All the exhaustion, the rage, and the ache, closed down over Mary, and the words

flowed out like a lonely, mournful wail — “They have taken my Lord away,

and I don’t know where they have laid him!”

And for one breathless, excruciating heartbeat of a moment, they stood there

together in silence.

“It’s no use, no use,” she thought. “He’s gone.”

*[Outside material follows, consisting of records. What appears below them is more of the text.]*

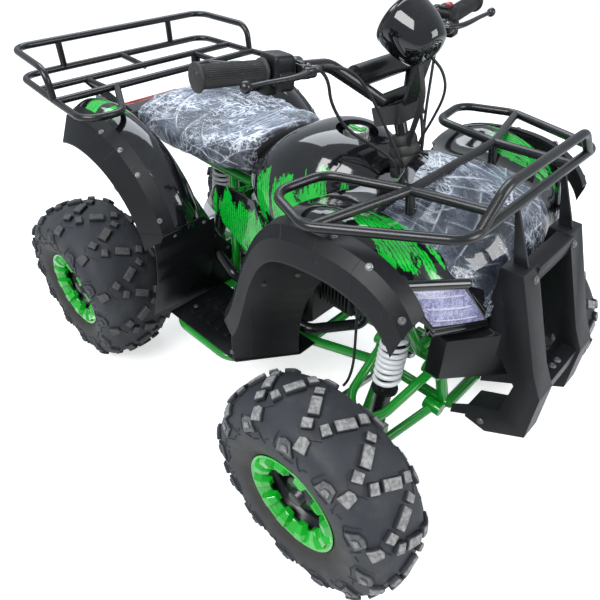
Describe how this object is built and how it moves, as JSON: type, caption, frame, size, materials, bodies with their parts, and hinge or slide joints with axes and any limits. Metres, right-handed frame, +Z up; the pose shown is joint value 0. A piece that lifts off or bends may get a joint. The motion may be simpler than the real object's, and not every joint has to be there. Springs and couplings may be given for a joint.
{
  "type": "quad bike",
  "caption": "Small utility quad bike with front and rear tube racks, saddle, handlebar, wishbone front suspension and a chain-driven rigid rear axle.",
  "frame": {"origin": "on the ground under the middle of the bounding box", "axes": "+X forwards along the vehicle, +Y to its left, +Z up"},
  "size_m": [1.448, 0.944, 1.0458],
  "materials": {
    "frame_green": "green gloss paint",
    "satin_black_steel": "satin black powder coat",
    "black_gloss_plastic": "gloss black",
    "flare_plastic": "grained black",
    "bumper_plastic": "grained charcoal",
    "seat_vinyl": "grained black vinyl",
    "tyre_rubber": "dusty black",
    "grip_rubber": "ribbed black",
    "lamp_lens": "milky blue film over the lens",
    "tail_lens": "red lens",
    "bright_steel": "machined",
    "engine_aluminium": "cast, satin",
    "cap_metal": "satin silver",
    "spring_white": "white paint"
  },
  "bodies": {
    "chassis": {"frame": "frame_green", "upper_arms": "frame_green", "lower_arms": "frame_green", "front_shock_bodies": "satin_black_steel", "front_shock_springs": "spring_white", "rear_shock_body": "satin_black_steel", "rear_shock_spring": "spring_white", "rear_fork": "frame_green", "engine": "engine_aluminium", "exhaust": "satin_black_steel", "front_body": "black_gloss_plastic", "front_flares": "flare_plastic", "front_mud_panels": "flare_plastic", "headlights": "lamp_lens", "tank_cover": "black_gloss_plastic", "fuel_cap": "cap_metal", "side_panels": "black_gloss_plastic", "seat": "seat_vinyl", "rear_body": "black_gloss_plastic", "rear_flares": "flare_plastic", "rear_mud_panels": "flare_plastic", "tail_lamp": "tail_lens", "footboards": "flare_plastic", "front_rack": "satin_black_steel", "rear_rack": "satin_black_steel", "bumper": "bumper_plastic"},
    "handlebar_assembly": {"steering_column": "satin_black_steel", "handlebar": "satin_black_steel", "grips": "grip_rubber", "hand_controls": "flare_plastic", "instrument_pod": "black_gloss_plastic"},
    "knuckle_right": {"knuckle_right": "satin_black_steel"},
    "knuckle_left": {"knuckle_left": "satin_black_steel"},
    "tie_rod_right": {"tie_rod_right": "bright_steel"},
    "tie_rod_left": {"tie_rod_left": "bright_steel"},
    "wheel_front_right": {"tyre_front_right": "tyre_rubber", "rim_front_right": "frame_green"},
    "wheel_front_left": {"tyre_front_left": "tyre_rubber", "rim_front_left": "frame_green"},
    "rear_axle": {"rear_axle": "bright_steel", "tyre_rear_right": "tyre_rubber", "tyre_rear_left": "tyre_rubber", "rim_rear_right": "frame_green", "rim_rear_left": "frame_green"}
  },
  "joints": [
    {"name": "steering", "type": "hinge", "parent": "chassis", "child": "handlebar_assembly", "pos_m": [0.279, 0, 0.865], "axis": [-0.342, 0, 0.9397], "range_deg": [-35, 35]},
    {"name": "kingpin_right", "type": "hinge", "parent": "chassis", "child": "knuckle_right", "pos_m": [0.449, -0.268, 0.241], "axis": [0, 0, 1], "range_deg": [-35, 35]},
    {"name": "tie_rod_end_right", "type": "hinge", "parent": "knuckle_right", "child": "tie_rod_right", "pos_m": [0.374, -0.284, 0.312], "axis": [0, 0, 1], "range_deg": [-35, 35]},
    {"name": "front_wheel_right", "type": "hinge", "parent": "knuckle_right", "child": "wheel_front_right", "pos_m": [0.449, -0.389, 0.241], "axis": [0, 1, 0], "continuous": true},
    {"name": "kingpin_left", "type": "hinge", "parent": "chassis", "child": "knuckle_left", "pos_m": [0.449, 0.268, 0.241], "axis": [0, 0, 1], "range_deg": [-35, 35]},
    {"name": "tie_rod_end_left", "type": "hinge", "parent": "knuckle_left", "child": "tie_rod_left", "pos_m": [0.374, 0.284, 0.312], "axis": [0, 0, 1], "range_deg": [-35, 35]},
    {"name": "front_wheel_left", "type": "hinge", "parent": "knuckle_left", "child": "wheel_front_left", "pos_m": [0.449, 0.389, 0.241], "axis": [0, 1, 0], "continuous": true},
    {"name": "rear_axle_spin", "type": "hinge", "parent": "chassis", "child": "rear_axle", "pos_m": [-0.481, 0, 0.24], "axis": [0, 1, 0], "continuous": true}
  ],
  "couplings": [
    {"joint": "kingpin_right", "follows": "steering", "ratio": 1},
    {"joint": "tie_rod_end_right", "follows": "steering", "ratio": -1},
    {"joint": "kingpin_left", "follows": "steering", "ratio": 1},
    {"joint": "tie_rod_end_left", "follows": "steering", "ratio": -1}
  ]
}
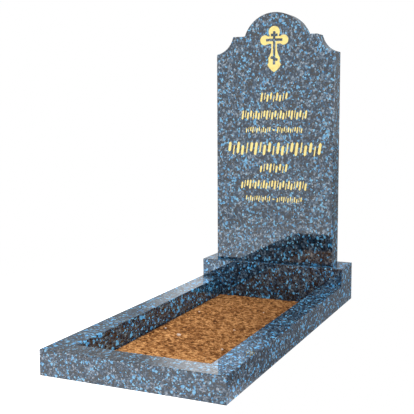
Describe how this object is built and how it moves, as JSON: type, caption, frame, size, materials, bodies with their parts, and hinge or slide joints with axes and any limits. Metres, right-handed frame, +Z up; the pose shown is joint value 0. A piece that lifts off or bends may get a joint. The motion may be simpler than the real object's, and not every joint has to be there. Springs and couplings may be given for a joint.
{
  "type": "granite headstone with plinth and kerb",
  "caption": "Upright arched granite slab with a carved and gilded face on a plinth block, with a low granite kerb around an earth bed in front.",
  "frame": {"origin": "on the ground, at the middle of the whole set's footprint", "axes": "+Z up, -Y the way the carved face looks and the kerb runs, +X to the right of someone who faces the stone"},
  "size_m": [0.6, 1.31, 1.1603],
  "materials": {
    "granite": "polished",
    "earth": "matte",
    "gilding": "satin"
  },
  "bodies": {
    "root": {"headstone": "granite", "plinth": "granite", "kerb_front": "granite", "kerb_left": "granite", "kerb_right": "granite", "earth_bed": "earth"}
  },
  "joints": []
}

“It’s no use,” he thought. “She’ll never know it’s me.”

“Mary,” he said.

He called her by name. Just as he had done a thousand times before, he called

her by name. And something happened inside her. In the time it takes to say one

word, she suddenly saw things in a new and startling way. All that she had

ever heard about life and death and the ways of God’s love just fell into

place with the shuddering sound of her own name. “Mary,” he said. And the

word hung in the air between them, shimmering in the twilight of dawn. And

she knew in her heart.

There are times in our lives when we stand, like Mary, suspended somewhere

between tears and laughter, somewhere between death and life. Times when a

person comes into our life like a gift, and speaks our name, and calls us into

hearing, into understanding, into living. Times when we hear, in the

calling of that name, a claim on our life. And we know beyond all knowing that

we have been in the presence of Christ resurrected.

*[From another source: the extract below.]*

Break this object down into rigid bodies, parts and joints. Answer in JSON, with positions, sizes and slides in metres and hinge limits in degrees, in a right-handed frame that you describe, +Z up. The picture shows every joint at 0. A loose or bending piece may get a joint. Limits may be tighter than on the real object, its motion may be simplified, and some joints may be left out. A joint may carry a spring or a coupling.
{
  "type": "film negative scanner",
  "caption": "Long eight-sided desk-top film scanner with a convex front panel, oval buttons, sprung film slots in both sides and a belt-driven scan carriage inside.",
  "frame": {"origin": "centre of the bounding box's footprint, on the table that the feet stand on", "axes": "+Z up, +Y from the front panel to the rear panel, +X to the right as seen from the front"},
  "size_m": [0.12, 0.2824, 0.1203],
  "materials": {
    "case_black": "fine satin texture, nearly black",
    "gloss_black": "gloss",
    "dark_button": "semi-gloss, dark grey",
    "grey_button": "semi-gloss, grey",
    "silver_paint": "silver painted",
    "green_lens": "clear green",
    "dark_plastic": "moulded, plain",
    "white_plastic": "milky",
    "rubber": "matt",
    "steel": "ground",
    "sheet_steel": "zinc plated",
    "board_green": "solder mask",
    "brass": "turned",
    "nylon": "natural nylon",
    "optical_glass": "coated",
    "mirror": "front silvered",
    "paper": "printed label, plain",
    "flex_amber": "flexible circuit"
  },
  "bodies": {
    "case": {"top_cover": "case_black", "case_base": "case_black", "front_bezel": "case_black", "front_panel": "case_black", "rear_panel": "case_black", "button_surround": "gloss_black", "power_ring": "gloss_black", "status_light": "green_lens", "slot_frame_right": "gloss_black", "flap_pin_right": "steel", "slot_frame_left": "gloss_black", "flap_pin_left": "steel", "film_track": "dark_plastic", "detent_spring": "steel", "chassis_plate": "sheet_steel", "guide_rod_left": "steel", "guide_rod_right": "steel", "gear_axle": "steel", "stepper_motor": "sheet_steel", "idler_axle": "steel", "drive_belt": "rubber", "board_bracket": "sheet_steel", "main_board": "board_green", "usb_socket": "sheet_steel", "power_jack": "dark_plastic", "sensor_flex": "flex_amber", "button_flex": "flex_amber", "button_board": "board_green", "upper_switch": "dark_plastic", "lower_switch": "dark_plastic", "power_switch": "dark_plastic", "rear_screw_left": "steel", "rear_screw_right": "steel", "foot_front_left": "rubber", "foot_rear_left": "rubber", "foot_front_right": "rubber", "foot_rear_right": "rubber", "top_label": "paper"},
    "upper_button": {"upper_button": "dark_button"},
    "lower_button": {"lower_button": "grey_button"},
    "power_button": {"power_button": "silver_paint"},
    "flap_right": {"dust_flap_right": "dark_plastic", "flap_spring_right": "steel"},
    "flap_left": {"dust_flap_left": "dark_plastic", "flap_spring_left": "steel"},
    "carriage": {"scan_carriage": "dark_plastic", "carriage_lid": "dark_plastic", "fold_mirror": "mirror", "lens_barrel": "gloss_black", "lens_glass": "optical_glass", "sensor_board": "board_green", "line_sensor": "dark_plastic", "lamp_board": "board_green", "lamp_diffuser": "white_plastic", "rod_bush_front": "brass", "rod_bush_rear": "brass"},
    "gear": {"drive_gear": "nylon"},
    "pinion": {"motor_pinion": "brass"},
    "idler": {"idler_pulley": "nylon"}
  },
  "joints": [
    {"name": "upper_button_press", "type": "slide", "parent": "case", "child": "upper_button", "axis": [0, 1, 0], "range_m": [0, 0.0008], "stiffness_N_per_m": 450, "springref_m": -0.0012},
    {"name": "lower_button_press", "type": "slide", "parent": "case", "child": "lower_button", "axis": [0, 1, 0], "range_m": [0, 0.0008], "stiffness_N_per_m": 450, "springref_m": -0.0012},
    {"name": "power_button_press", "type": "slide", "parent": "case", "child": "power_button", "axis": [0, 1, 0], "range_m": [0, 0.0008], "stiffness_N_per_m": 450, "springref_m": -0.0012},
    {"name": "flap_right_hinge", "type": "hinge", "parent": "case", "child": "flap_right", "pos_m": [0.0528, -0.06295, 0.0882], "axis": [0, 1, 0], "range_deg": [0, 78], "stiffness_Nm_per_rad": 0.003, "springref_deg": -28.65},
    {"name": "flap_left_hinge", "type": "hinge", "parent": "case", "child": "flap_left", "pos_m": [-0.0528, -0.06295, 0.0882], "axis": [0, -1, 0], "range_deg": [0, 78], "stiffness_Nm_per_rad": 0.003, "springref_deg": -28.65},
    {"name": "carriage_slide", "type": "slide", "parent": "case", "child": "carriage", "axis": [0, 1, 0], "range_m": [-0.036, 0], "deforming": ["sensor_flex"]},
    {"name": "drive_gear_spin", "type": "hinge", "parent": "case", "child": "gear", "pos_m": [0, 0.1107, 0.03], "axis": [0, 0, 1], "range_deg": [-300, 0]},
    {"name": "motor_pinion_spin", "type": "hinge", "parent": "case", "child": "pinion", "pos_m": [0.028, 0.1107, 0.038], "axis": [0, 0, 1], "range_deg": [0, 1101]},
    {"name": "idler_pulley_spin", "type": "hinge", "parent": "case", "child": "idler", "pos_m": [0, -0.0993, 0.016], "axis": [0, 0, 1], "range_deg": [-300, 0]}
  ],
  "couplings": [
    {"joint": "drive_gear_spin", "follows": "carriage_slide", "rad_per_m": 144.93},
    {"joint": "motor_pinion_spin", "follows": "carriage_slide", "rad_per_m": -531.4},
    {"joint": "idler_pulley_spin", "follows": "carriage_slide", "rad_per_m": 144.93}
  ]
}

Mary walked home that morning, just as the sun was breaking over the Judean hills.

Most of Jerusalem was still asleep. Only the sounds of animals stirring, the crackle

of breakfast fires, the echo of her quickening footsteps.

When she saw the house, she started running. She threw herself against the door,

and pounded with both fists, and called out, “Wake up! Wake up!”

They came to the door at once, and flung it open, and squinted out with sleepy eyes.

There was Mary, laughing like a madwoman, tears streaming down her cheeks.

“It’s a miracle,” she gasped. “My name is Mary! Mary! He called me Mary!”

Something happened that day. Something so breathtaking, so unbelievable,

that the sighs of those who witnessed it echo and shudder through twenty long

centuries. Even we can hear it.

Christ is risen. Christ is risen indeed. Alleluia.